It would seem, in our haste and desire to care for and protect our world we are overlooking the environmental costs of our interventions.

At the conference, Thom van Dooren highlighted the need to rethink the idea of killing for conservation. This reminds me of Allan Savory who was responsible for the slaughter of more than 40,000 elephants in the name of conservation. Pained by this, Savory experienced a crisis of consciousness which led to his development of holistic grazing, a sustainable method of farming in which the problem of weeds is dissolved. Emily O’Gorman discussed the idea of belonging, with the possibility of natives and non-natives co-existing.
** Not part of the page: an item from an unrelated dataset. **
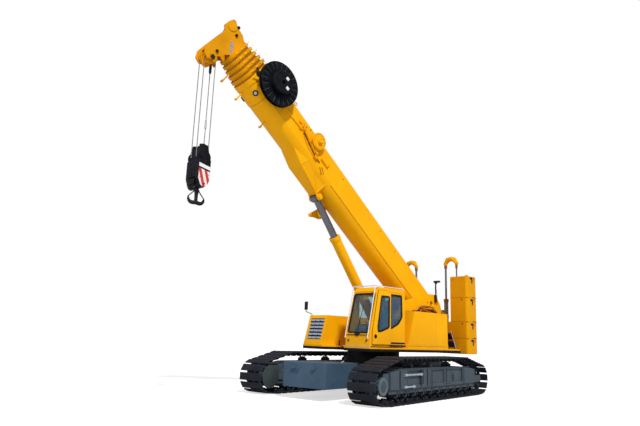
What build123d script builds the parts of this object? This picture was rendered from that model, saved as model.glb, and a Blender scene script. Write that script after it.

Monica Gagliano presented her research in which she demonstrated the learning abilities of plants in relation to defence response-ability. What could Monica’s findings indicate for us for the continued of use of herbicides in the face of a plant’s ability to resist our attempts at extermination.

To read the paper that unintentionally evoked a strong emotional reaction around the native/non-native controversy, click here. The aim of the paper was to examine some of the stories surrounding the plants we call ‘weeds’. However, it appears that one story felt severely neglected: the story of native vs non-native vegetation. Perhaps this response is an embodiment of what Monica Gagliano was expressing in her rejoinder to Michael Marder and Wendy Wheeler’s keynote when she spoke about the importance of bringing soul and science together. As James Hillman once said; “Perhaps killing weeds on my lawn with herbicides may be as repressive as what I am doing with my childhood memories”, (1995:xix-xx)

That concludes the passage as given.